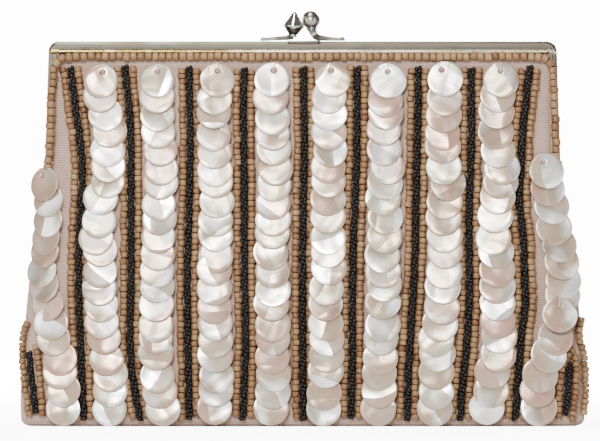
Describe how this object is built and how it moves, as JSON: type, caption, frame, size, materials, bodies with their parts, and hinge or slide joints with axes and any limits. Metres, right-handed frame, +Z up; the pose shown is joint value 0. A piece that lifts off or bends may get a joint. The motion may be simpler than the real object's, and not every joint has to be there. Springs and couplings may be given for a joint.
{
  "type": "beaded clutch",
  "caption": "Beaded evening clutch with a nickel kiss-lock frame, columns of shell discs between tan and black bead strips, and a hinged mouth that opens front and back.",
  "frame": {"origin": "under the middle of the clutch, on the plane its flat bottom rests on", "axes": "+X along the frame to the right as the front is seen, +Y from the front to the back, +Z up from the bottom to the clasp"},
  "size_m": [0.2372, 0.0372, 0.1749],
  "materials": {
    "nickel": "polished nickel plate on steel, faintly worn",
    "blush_cloth": "pale pink ribbed silk cloth",
    "lining_cloth": "plain satin lining",
    "paper_cord": "twisted paper cord",
    "shell": "mother-of-pearl, polished, with a pink and green sheen",
    "tan_beads": "drum beads of satin wood",
    "black_beads": "glossy black glass seed beads",
    "thread": "pink sewing thread"
  },
  "bodies": {
    "pouch": {"pouch_cloth": "blush_cloth", "pouch_lining": "lining_cloth", "hinge_rivet_left": "nickel", "hinge_rivet_right": "nickel", "shell_column_lower_1": "shell", "shell_column_lower_2": "shell", "shell_column_lower_3": "shell", "shell_column_lower_4": "shell", "shell_column_lower_5": "shell", "shell_column_lower_6": "shell", "shell_column_lower_7": "shell", "shell_column_lower_8": "shell", "shell_column_side_left": "shell", "shell_column_side_right": "shell", "bead_strip_lower_1": "tan_beads", "bead_strip_lower_2": "tan_beads", "bead_strip_lower_3": "tan_beads", "bead_strip_lower_4": "tan_beads", "bead_strip_lower_5": "tan_beads", "bead_strip_lower_6": "tan_beads", "bead_strip_lower_7": "tan_beads", "bead_strip_lower_8": "tan_beads", "bead_strip_lower_9": "tan_beads", "corner_strip_left": "tan_beads", "corner_strip_right": "tan_beads", "back_beadwork_lower": "tan_beads"},
    "front_half": {"front_frame": "nickel", "front_frame_cord": "paper_cord", "front_cloth_upper": "blush_cloth", "front_lining_upper": "lining_cloth", "front_border": "tan_beads", "front_clasp_rivet": "nickel", "shell_column_upper_1": "shell", "shell_column_upper_2": "shell", "shell_column_upper_3": "shell", "shell_column_upper_4": "shell", "shell_column_upper_5": "shell", "shell_column_upper_6": "shell", "shell_column_upper_7": "shell", "shell_column_upper_8": "shell", "bead_strip_upper_1": "tan_beads", "bead_strip_upper_2": "tan_beads", "bead_strip_upper_3": "tan_beads", "bead_strip_upper_4": "tan_beads", "bead_strip_upper_5": "tan_beads", "bead_strip_upper_6": "tan_beads", "bead_strip_upper_7": "tan_beads", "bead_strip_upper_8": "tan_beads", "bead_strip_upper_9": "tan_beads"},
    "back_half": {"back_frame": "nickel", "back_frame_cord": "paper_cord", "back_cloth_upper": "blush_cloth", "back_lining_upper": "lining_cloth", "back_border": "tan_beads", "back_clasp_rivet": "nickel", "back_beadwork_upper": "tan_beads"},
    "front_clasp": {"front_clasp_arm": "nickel", "front_clasp_ball": "nickel"},
    "back_clasp": {"back_clasp_arm": "nickel", "back_clasp_cone": "nickel"}
  },
  "joints": [
    {"name": "front_frame_hinge", "type": "hinge", "parent": "pouch", "child": "front_half", "pos_m": [0, 0, 0.11], "axis": [1, 0, 0], "range_deg": [0, 35], "deforming": ["shell_column_lower_1", "shell_column_lower_2", "shell_column_lower_3", "shell_column_lower_4", "shell_column_lower_5", "shell_column_lower_6", "shell_column_lower_7", "shell_column_lower_8", "shell_column_side_left", "shell_column_side_right", "bead_strip_lower_1", "bead_strip_lower_2", "bead_strip_lower_3", "bead_strip_lower_4", "bead_strip_lower_5", "bead_strip_lower_6", "bead_strip_lower_7", "bead_strip_lower_8", "bead_strip_lower_9"]},
    {"name": "back_frame_hinge", "type": "hinge", "parent": "pouch", "child": "back_half", "pos_m": [0, 0, 0.11], "axis": [1, 0, 0], "range_deg": [-35, 0], "deforming": ["back_beadwork_lower"]},
    {"name": "front_clasp_flex", "type": "hinge", "parent": "front_half", "child": "front_clasp", "pos_m": [0.016, -0.0027, 0.1633], "axis": [0, 1, 0], "range_deg": [0, 5], "stiffness_Nm_per_rad": 0.3},
    {"name": "back_clasp_flex", "type": "hinge", "parent": "back_half", "child": "back_clasp", "pos_m": [-0.016, 0.0027, 0.1633], "axis": [0, -1, 0], "range_deg": [0, 5], "stiffness_Nm_per_rad": 0.3}
  ],
  "couplings": [
    {"joint": "back_frame_hinge", "follows": "front_frame_hinge", "ratio": -1},
    {"joint": "back_clasp_flex", "follows": "front_clasp_flex", "ratio": 1}
  ]
}
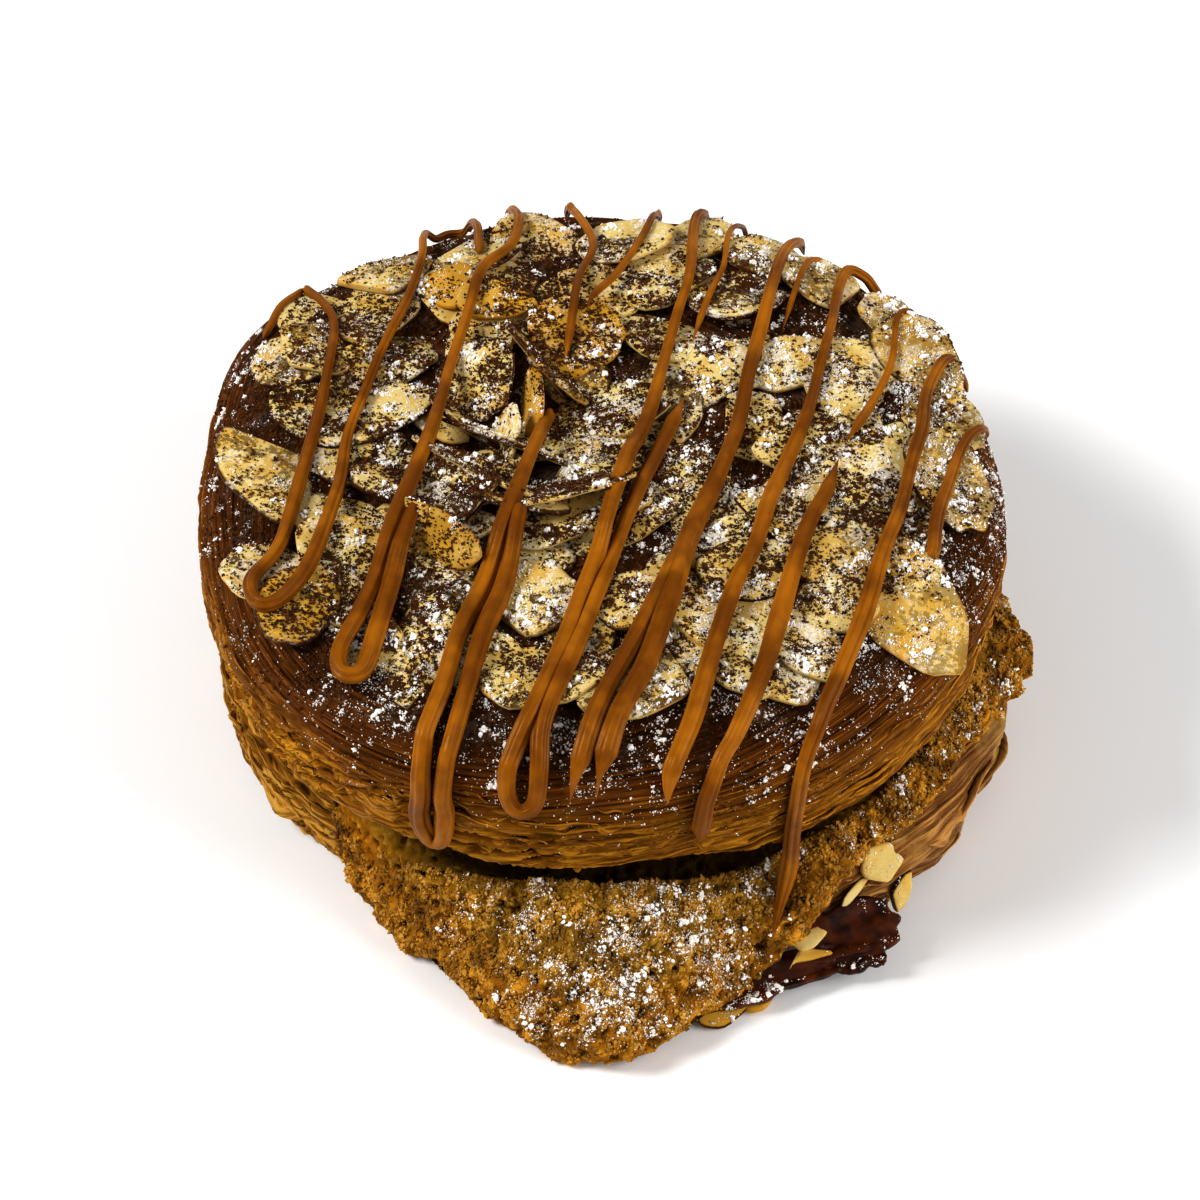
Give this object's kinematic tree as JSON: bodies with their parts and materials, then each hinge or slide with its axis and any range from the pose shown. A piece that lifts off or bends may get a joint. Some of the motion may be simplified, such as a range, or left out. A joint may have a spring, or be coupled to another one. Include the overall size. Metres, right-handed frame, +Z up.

## [Problem description]
Restate the records, all of them, precisely as written.

## [Answer to this exercise]
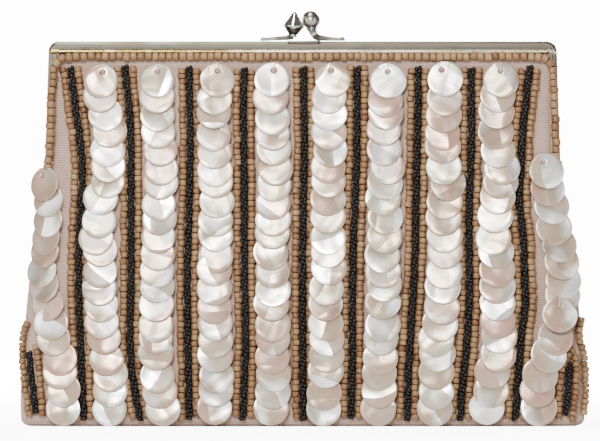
Describe how this object is built and how it moves, as JSON: type, caption, frame, size, materials, bodies with their parts, and hinge or slide joints with axes and any limits. Metres, right-handed frame, +Z up; the pose shown is joint value 0. A piece that lifts off or bends may get a joint. The motion may be simpler than the real object's, and not every joint has to be there. Springs and couplings may be given for a joint.
{
  "type": "beaded clutch",
  "caption": "Beaded evening clutch with a nickel kiss-lock frame, columns of shell discs between tan and black bead strips, and a hinged mouth that opens front and back.",
  "frame": {"origin": "under the middle of the clutch, on the plane its flat bottom rests on", "axes": "+X along the frame to the right as the front is seen, +Y from the front to the back, +Z up from the bottom to the clasp"},
  "size_m": [0.2372, 0.0372, 0.1749],
  "materials": {
    "nickel": "polished nickel plate on steel, faintly worn",
    "blush_cloth": "pale pink ribbed silk cloth",
    "lining_cloth": "plain satin lining",
    "paper_cord": "twisted paper cord",
    "shell": "mother-of-pearl, polished, with a pink and green sheen",
    "tan_beads": "drum beads of satin wood",
    "black_beads": "glossy black glass seed beads",
    "thread": "pink sewing thread"
  },
  "bodies": {
    "pouch": {"pouch_cloth": "blush_cloth", "pouch_lining": "lining_cloth", "hinge_rivet_left": "nickel", "hinge_rivet_right": "nickel", "shell_column_lower_1": "shell", "shell_column_lower_2": "shell", "shell_column_lower_3": "shell", "shell_column_lower_4": "shell", "shell_column_lower_5": "shell", "shell_column_lower_6": "shell", "shell_column_lower_7": "shell", "shell_column_lower_8": "shell", "shell_column_side_left": "shell", "shell_column_side_right": "shell", "bead_strip_lower_1": "tan_beads", "bead_strip_lower_2": "tan_beads", "bead_strip_lower_3": "tan_beads", "bead_strip_lower_4": "tan_beads", "bead_strip_lower_5": "tan_beads", "bead_strip_lower_6": "tan_beads", "bead_strip_lower_7": "tan_beads", "bead_strip_lower_8": "tan_beads", "bead_strip_lower_9": "tan_beads", "corner_strip_left": "tan_beads", "corner_strip_right": "tan_beads", "back_beadwork_lower": "tan_beads"},
    "front_half": {"front_frame": "nickel", "front_frame_cord": "paper_cord", "front_cloth_upper": "blush_cloth", "front_lining_upper": "lining_cloth", "front_border": "tan_beads", "front_clasp_rivet": "nickel", "shell_column_upper_1": "shell", "shell_column_upper_2": "shell", "shell_column_upper_3": "shell", "shell_column_upper_4": "shell", "shell_column_upper_5": "shell", "shell_column_upper_6": "shell", "shell_column_upper_7": "shell", "shell_column_upper_8": "shell", "bead_strip_upper_1": "tan_beads", "bead_strip_upper_2": "tan_beads", "bead_strip_upper_3": "tan_beads", "bead_strip_upper_4": "tan_beads", "bead_strip_upper_5": "tan_beads", "bead_strip_upper_6": "tan_beads", "bead_strip_upper_7": "tan_beads", "bead_strip_upper_8": "tan_beads", "bead_strip_upper_9": "tan_beads"},
    "back_half": {"back_frame": "nickel", "back_frame_cord": "paper_cord", "back_cloth_upper": "blush_cloth", "back_lining_upper": "lining_cloth", "back_border": "tan_beads", "back_clasp_rivet": "nickel", "back_beadwork_upper": "tan_beads"},
    "front_clasp": {"front_clasp_arm": "nickel", "front_clasp_ball": "nickel"},
    "back_clasp": {"back_clasp_arm": "nickel", "back_clasp_cone": "nickel"}
  },
  "joints": [
    {"name": "front_frame_hinge", "type": "hinge", "parent": "pouch", "child": "front_half", "pos_m": [0, 0, 0.11], "axis": [1, 0, 0], "range_deg": [0, 35], "deforming": ["shell_column_lower_1", "shell_column_lower_2", "shell_column_lower_3", "shell_column_lower_4", "shell_column_lower_5", "shell_column_lower_6", "shell_column_lower_7", "shell_column_lower_8", "shell_column_side_left", "shell_column_side_right", "bead_strip_lower_1", "bead_strip_lower_2", "bead_strip_lower_3", "bead_strip_lower_4", "bead_strip_lower_5", "bead_strip_lower_6", "bead_strip_lower_7", "bead_strip_lower_8", "bead_strip_lower_9"]},
    {"name": "back_frame_hinge", "type": "hinge", "parent": "pouch", "child": "back_half", "pos_m": [0, 0, 0.11], "axis": [1, 0, 0], "range_deg": [-35, 0], "deforming": ["back_beadwork_lower"]},
    {"name": "front_clasp_flex", "type": "hinge", "parent": "front_half", "child": "front_clasp", "pos_m": [0.016, -0.0027, 0.1633], "axis": [0, 1, 0], "range_deg": [0, 5], "stiffness_Nm_per_rad": 0.3},
    {"name": "back_clasp_flex", "type": "hinge", "parent": "back_half", "child": "back_clasp", "pos_m": [-0.016, 0.0027, 0.1633], "axis": [0, -1, 0], "range_deg": [0, 5], "stiffness_Nm_per_rad": 0.3}
  ],
  "couplings": [
    {"joint": "back_frame_hinge", "follows": "front_frame_hinge", "ratio": -1},
    {"joint": "back_clasp_flex", "follows": "front_clasp_flex", "ratio": 1}
  ]
}
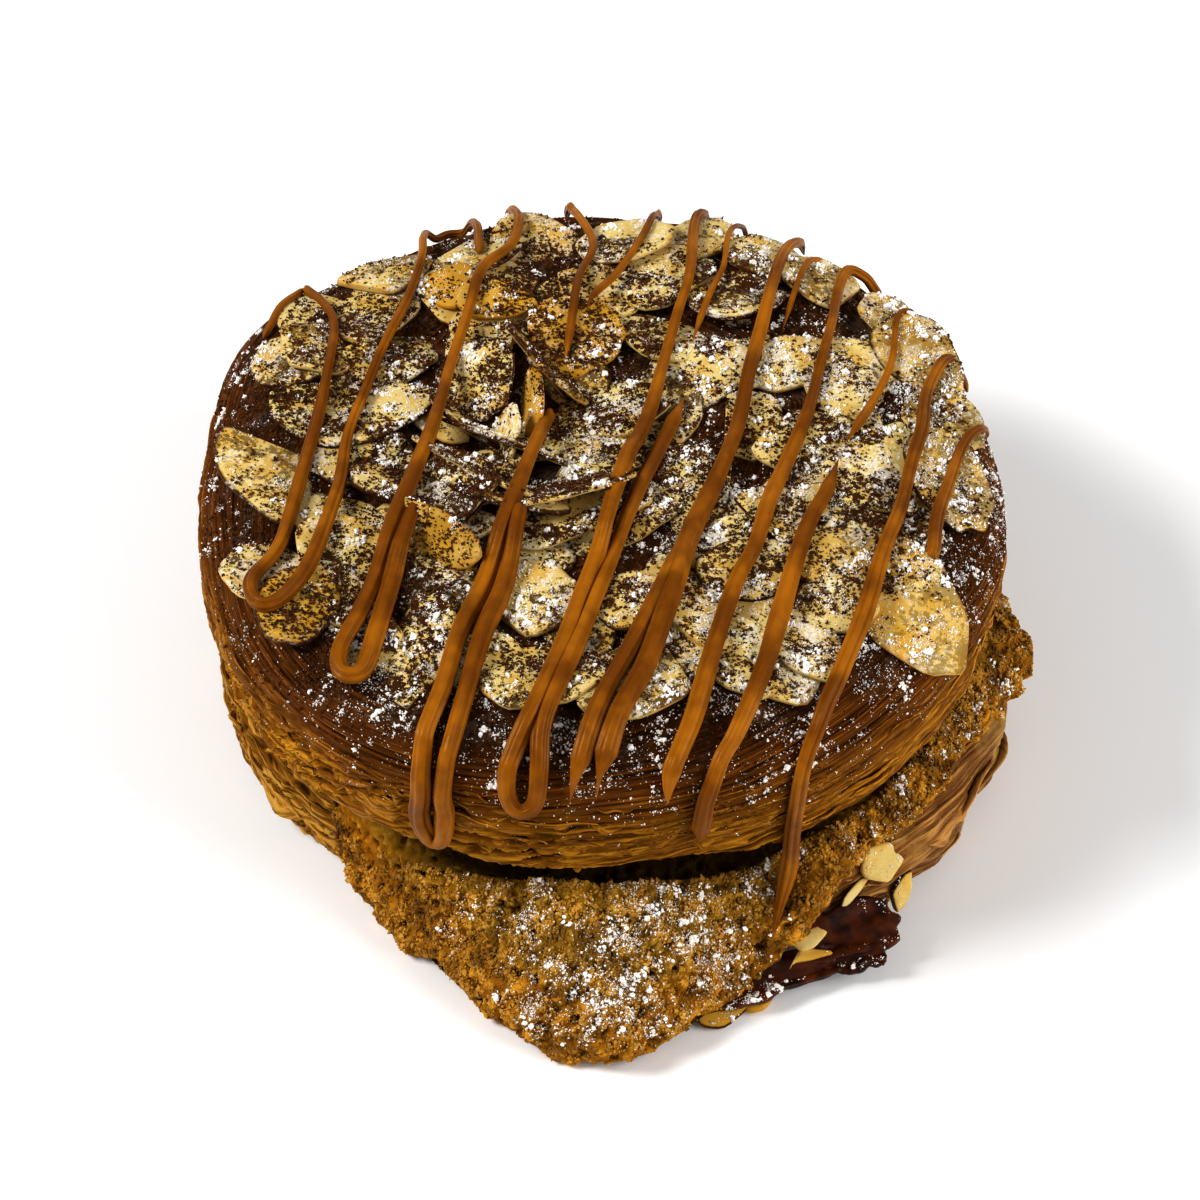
Give this object's kinematic tree as JSON: bodies with their parts and materials, then each hinge or slide with its axis and any range from the pose shown. A piece that lifts off or bends may get a joint. Some of the motion may be simplified, such as a range, or left out. A joint may have a spring, or be coupled to another one. Include the overall size. Metres, right-handed frame, +Z up.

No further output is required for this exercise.